Dividends and The 7 Hidden Reasons Employees Leave part 3

People leave any company for a variety of reasons, however according to The 7 Hidden Reasons Employees Leave written by Leigh Branham, American Management Association, NY, 2012 many of the reasons are internal and can be worked on. If the costs of replacing employees falls it is a cost savings based on recruiting costs about 1 times salary. It would expected if people leaving was below 5%, then the human resources function would have the ability to continue to work on maintain low levels of voluntary leaving. The issue is always what is a good level and what is a terrible level of turnover?

The 7 Hidden Reasons Employees Leave are:

5. Feeling Devalued and Unrecognized

It is really quite simple: Everyone want to feel important. It does not have to cost much to recognize people. Recognition cannot replace pay, it can only add to it. Some of recognition is done on an irregular basis, just make your reasoning consistent. The methods are many and can be as creative as possible, they just need to be done.

6. Stress from Overwork and Work-Life Imbalance

The culture of the organization often overrules these considerations. Every organization has a culture, it stems from senior management. either people fit into it or they have to determine whether they need to find work somewhere else. Are the rewards worth it?

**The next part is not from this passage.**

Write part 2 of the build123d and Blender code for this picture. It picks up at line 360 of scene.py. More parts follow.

Both employer and employee have to figure out what they want or do not want and there are many methods to make it seemingly easier to achieve both.

7. Loss of Trust and Confidence in Senior Leaders

Every employee in some fashion looks to the actions of the senior management. What they do and how they do it reflects the culture and actions of the organization. The larger the organization, the more the “average” worker is disconnected from the senior management and believe the interest they have in their satisfaction and well-being. This translates to advice from Sam Walton – it takes a week or two before employees to start treating customers the same way an employer is treating an employee. The easy and hard way to deal with it is to place trust and confidence in your workforce to do the right thing.

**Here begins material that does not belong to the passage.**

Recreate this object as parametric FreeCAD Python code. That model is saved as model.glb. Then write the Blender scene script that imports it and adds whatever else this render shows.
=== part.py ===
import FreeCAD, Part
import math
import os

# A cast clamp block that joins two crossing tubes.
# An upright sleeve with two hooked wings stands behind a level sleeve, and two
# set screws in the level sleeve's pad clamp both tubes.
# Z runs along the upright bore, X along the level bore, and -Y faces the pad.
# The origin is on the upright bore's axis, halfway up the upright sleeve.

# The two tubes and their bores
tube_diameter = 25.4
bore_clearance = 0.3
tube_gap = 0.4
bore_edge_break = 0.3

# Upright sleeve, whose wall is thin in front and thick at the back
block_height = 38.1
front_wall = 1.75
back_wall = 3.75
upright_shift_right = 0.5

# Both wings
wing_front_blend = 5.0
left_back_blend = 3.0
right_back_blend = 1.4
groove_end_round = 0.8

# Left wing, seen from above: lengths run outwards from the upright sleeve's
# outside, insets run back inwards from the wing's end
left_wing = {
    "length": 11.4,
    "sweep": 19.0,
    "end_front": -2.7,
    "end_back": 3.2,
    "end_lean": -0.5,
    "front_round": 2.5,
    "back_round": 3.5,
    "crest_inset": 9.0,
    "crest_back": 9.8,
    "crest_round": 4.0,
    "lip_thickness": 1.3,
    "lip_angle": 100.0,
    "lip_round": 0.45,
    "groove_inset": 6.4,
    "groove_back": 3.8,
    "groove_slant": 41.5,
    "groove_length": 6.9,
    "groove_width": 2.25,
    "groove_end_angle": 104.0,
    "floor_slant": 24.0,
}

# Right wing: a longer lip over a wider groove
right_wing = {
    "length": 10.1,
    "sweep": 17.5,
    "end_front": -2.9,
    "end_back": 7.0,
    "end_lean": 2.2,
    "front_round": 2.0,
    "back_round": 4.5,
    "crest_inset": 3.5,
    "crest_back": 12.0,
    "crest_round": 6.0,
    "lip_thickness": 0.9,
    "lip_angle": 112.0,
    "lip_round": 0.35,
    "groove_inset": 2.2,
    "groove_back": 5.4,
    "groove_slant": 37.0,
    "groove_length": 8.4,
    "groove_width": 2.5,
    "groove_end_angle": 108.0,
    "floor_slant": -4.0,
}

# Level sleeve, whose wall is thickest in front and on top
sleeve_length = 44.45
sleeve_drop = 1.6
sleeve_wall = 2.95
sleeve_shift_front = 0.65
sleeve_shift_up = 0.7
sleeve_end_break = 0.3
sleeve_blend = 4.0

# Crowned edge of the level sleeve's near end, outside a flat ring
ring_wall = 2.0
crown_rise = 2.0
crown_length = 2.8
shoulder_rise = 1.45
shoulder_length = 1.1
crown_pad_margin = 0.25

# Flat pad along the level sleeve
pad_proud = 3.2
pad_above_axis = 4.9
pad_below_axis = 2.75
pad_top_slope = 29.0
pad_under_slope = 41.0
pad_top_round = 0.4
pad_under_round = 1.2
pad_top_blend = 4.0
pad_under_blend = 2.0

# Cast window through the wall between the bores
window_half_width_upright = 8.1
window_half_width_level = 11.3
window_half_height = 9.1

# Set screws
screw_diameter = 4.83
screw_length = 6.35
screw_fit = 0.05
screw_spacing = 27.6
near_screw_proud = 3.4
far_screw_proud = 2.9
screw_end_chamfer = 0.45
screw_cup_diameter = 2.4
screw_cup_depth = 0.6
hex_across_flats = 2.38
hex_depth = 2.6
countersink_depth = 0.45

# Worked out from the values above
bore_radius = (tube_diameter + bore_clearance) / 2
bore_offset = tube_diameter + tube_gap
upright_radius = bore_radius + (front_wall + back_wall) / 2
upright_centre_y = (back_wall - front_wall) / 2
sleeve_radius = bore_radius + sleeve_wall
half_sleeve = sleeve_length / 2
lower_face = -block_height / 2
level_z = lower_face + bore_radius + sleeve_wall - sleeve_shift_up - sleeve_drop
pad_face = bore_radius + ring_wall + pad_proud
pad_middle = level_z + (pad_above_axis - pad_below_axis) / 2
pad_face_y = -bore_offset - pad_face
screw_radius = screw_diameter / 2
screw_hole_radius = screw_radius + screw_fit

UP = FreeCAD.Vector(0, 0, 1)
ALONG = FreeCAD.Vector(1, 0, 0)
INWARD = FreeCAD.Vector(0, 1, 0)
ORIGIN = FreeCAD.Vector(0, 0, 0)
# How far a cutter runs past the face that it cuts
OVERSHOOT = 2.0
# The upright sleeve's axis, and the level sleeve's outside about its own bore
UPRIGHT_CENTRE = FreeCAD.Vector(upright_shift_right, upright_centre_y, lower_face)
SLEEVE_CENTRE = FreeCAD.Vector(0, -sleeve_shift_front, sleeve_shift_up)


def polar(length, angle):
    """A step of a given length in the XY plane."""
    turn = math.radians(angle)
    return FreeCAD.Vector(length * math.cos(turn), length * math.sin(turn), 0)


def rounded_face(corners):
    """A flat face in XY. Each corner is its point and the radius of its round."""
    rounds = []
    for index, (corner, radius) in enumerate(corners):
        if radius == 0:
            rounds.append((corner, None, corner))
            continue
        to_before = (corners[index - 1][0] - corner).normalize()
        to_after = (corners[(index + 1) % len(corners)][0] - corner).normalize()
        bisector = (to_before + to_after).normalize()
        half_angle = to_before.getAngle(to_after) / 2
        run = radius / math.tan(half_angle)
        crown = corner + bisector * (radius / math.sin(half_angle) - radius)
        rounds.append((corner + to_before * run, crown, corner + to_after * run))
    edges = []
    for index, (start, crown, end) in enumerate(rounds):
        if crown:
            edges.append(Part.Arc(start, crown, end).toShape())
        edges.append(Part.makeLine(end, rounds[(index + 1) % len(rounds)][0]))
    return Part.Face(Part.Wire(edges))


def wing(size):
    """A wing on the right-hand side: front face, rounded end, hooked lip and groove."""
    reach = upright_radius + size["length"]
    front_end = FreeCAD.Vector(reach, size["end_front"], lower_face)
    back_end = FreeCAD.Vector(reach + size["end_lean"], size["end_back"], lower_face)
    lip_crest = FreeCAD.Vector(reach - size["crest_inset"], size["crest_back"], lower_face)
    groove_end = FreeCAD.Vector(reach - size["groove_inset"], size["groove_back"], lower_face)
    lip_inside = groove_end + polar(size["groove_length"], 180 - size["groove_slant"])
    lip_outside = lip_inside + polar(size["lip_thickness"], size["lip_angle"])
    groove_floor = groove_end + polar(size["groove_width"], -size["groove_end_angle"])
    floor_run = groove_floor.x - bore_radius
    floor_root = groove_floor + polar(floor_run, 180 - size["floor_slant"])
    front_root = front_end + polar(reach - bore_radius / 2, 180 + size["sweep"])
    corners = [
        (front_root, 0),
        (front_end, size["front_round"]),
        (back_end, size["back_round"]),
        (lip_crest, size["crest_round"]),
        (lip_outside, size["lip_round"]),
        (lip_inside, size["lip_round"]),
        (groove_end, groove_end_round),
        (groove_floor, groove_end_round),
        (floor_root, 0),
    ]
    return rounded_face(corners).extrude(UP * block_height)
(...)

In the book there are a number of examples of companies which had high turnover rates and reduced them. Some examples are UPS in Buffalo had a turnover rate of greater than 50% and reduced to about 5% with savings of over a $ 1 million; Mike’s Car Wash the average turnover is typically 75 – 85% has been reduced to 55%; American Home Shield had a turnover of 89% reduced to 35% and FleetBoston Financial which had turnover of 25 to 40% which was reduced to 15 to 22% with a cost savings of $50 million. Besides the cost savings, customers get better service.

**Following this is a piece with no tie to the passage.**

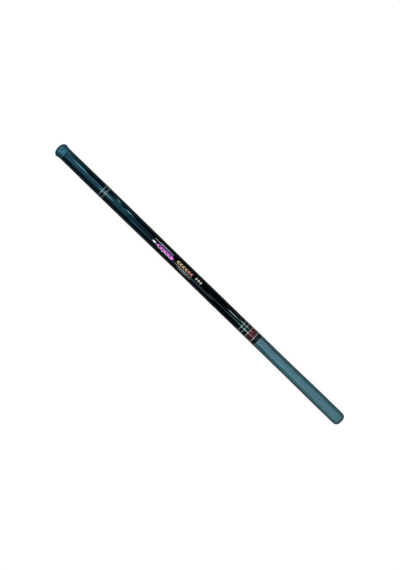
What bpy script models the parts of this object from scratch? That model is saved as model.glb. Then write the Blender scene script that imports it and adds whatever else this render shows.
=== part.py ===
"""Telescopic lake pole as it is carried: nested sections, front plug and screwed butt cap.

X runs along the pole, from the butt face at 0 to the nose of the plug. Lengths are in metres.
"""

import math

import bmesh
import bpy

# Handle tube: its wall at the mouth, how much its bore widens down to the butt, and how far its
# surface stands over that wall at shares of its length
HANDLE_LENGTH = 0.688
HANDLE_WALL = 0.0015
HANDLE_BORE_SPREAD = 0.00041
HANDLE_SWELL = (
    (0.000, 0.00048),
    (0.025, 0.00056),
    (0.090, 0.00055),
    (0.172, 0.00004),
    (0.222, 0.00001),
    (0.289, 0.00012),
    (0.353, -0.00002),
    (0.462, 0.00017),
    (0.549, 0.00007),
    (0.644, 0.00022),
    (0.709, 0.00050),
    (0.775, 0.00073),
    (0.869, 0.00080),
    (1.000, 0.00043),
)
MOUTH_CHAMFER = 0.0003

# Inner sections, from the second to the eighth. The second ends short of the plug's stem, and
# each other one a little past the one around it. Each loses the same radius down to its mouth.
SECTION_WALLS = (0.00080, 0.00070, 0.00062, 0.00055, 0.00050, 0.00045, 0.00040)
SECTION_DROP = 0.00078
SECTION_ROOM = 0.0063
SECTION_STEP = 0.0025
SECTION_OVERLAP = 0.070
SECTION_CHAMFER = 0.00012
LOCK_CLEARANCE = 0.00005

# Wound hoop that stops each section's mouth from splitting
HOOP_LENGTH = 0.020
HOOP_THICKNESS = 0.00020
HOOP_SETBACK = 0.0010

# Solid tip, which ends behind the second section's mouth, with the line braid glued over it
TIP_SETBACK = 0.0020
TIP_BASE_RADIUS = 0.00125
TIP_END_RADIUS = 0.0005
BRAID_OVERLAP = 0.012
BRAID_FREE_LENGTH = 0.020
BRAID_WALL = 0.00020
BRAID_END_RADIUS = 0.00055
WHIPPING_LENGTH = 0.0045
WHIPPING_THICKNESS = 0.00016
KNOT_LENGTH = 0.0020
KNOT_RADIUS = 0.00090

# Soft grip sleeve over the rear of the handle
GRIP_LENGTH = 0.199
GRIP_WALL = 0.00030

# Trim rings, as distances in front of the grip or behind the mouth
RING_WIDTH = 0.0012
RING_THICKNESS = 0.00014
GRIP_RING_OFFSET = 0.0001
BAND_RING_OFFSETS = (0.0098, 0.0239)
REAR_RING_OFFSETS = (0.0331, 0.0405)
FRONT_RING_OFFSETS = (0.1022, 0.0946)
BAND_THICKNESS = 0.00008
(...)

Linking to dividend paying stocks, if companies you own have high turnover of staff, then there is money being wasted. There are strategies to be implemented to keep the staff longer and become more productive. If they are not being implemented, how do you trust the company to keep costs down in other areas of the company. In the service companies the most important asset is people, if people are leaving what gets done and how long do expect your dividends to be paid?